I'm using the command line e-utilities tools to get nucleotide sequences from Biosample IDs. RIght now I'm working it out for just one ID, and then I will address all 50+ IDs I need to fetch. I would like to limit the efetch to only capture the complete genome.
Initial code showing the results that I want to filter:
esearch -db biosample -query "SAMN04014953" | elink -target nuccore | efilter -source refseq | efetch -format fasta | grep '>'
Output:
>NZ_CP021549.1 Klebsiella pneumoniae strain AR_0112, complete genome
>NZ_CP021548.1 Klebsiella pneumoniae strain AR_0112 plasmid tig00000005, complete sequence
>NZ_CP021547.1 Klebsiella pneumoniae strain AR_0112 plasmid tig00000003, complete sequence
>NZ_CP021546.1 Klebsiella pneumoniae strain AR_0112 plasmid tig00000002, complete sequence
>NZ_CP021545.1 Klebsiella pneumoniae strain AR_0112 plasmid tig00000001, complete sequence
>NZ_CP021544.1 Klebsiella pneumoniae strain AR_0112 plasmid tig00000000, complete sequence
I want only the first result. (To save time, I'd rather set up that filter in the efetch command rather than filtering after fetching all the results.)
How I've tried to alter the efetch command in the above query:
efilter -source refseq -field "complete genome"
This produces no output.
efilter -source refseq -query "genome"
This produces the same output as removing the -query "genome" from the efilter command.
Any suggestions? I've looked through the Entrez Direct guide and did a Google search, but I still can't come up with a solution.

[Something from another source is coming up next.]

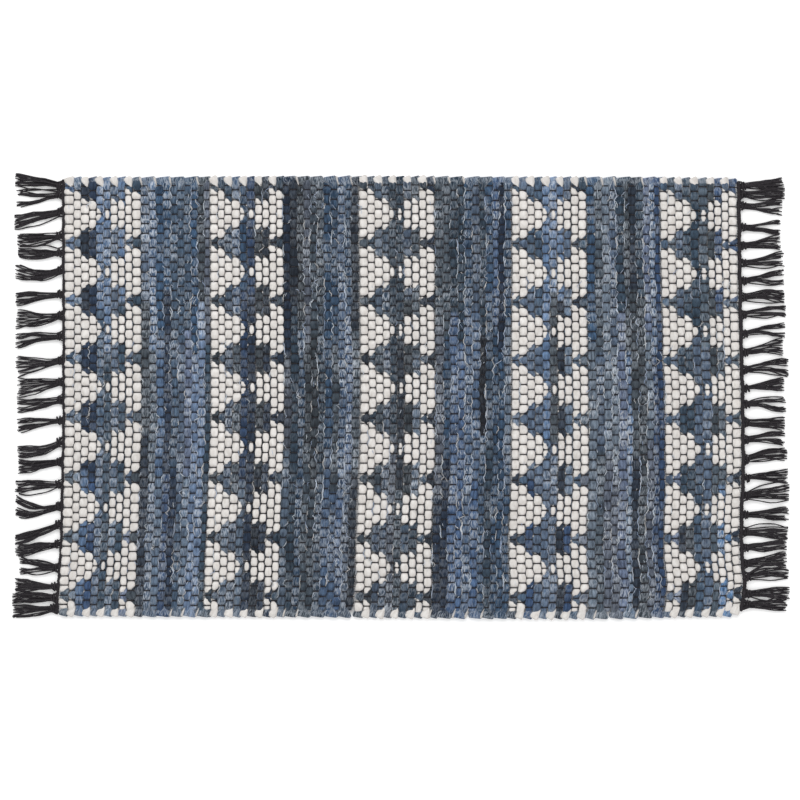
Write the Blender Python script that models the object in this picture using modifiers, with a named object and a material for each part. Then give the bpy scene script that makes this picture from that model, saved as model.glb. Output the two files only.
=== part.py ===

I would suggest that you use Kai Blins' NCBI genome download tool.
You can also parse a file NCBI makes available: how to download all the complete genomes for mycobacteria from NCBI?
Thanks. I read through the documentation and it doesn't like this includes any of the features I need. Namely, I need to link 50+ Biosample IDs to their Nucleotide IDs, and then fetch the associated RefSeq complete genomes. I'm starting with a list of Biosample IDs that I care about, not all are K. pneumoniae (that was just an example for illustration). Have I misunderstood the tools' functions?
In case you knew the organisms you were interested in this would be a simpler solution. Noted to make you aware of its presence.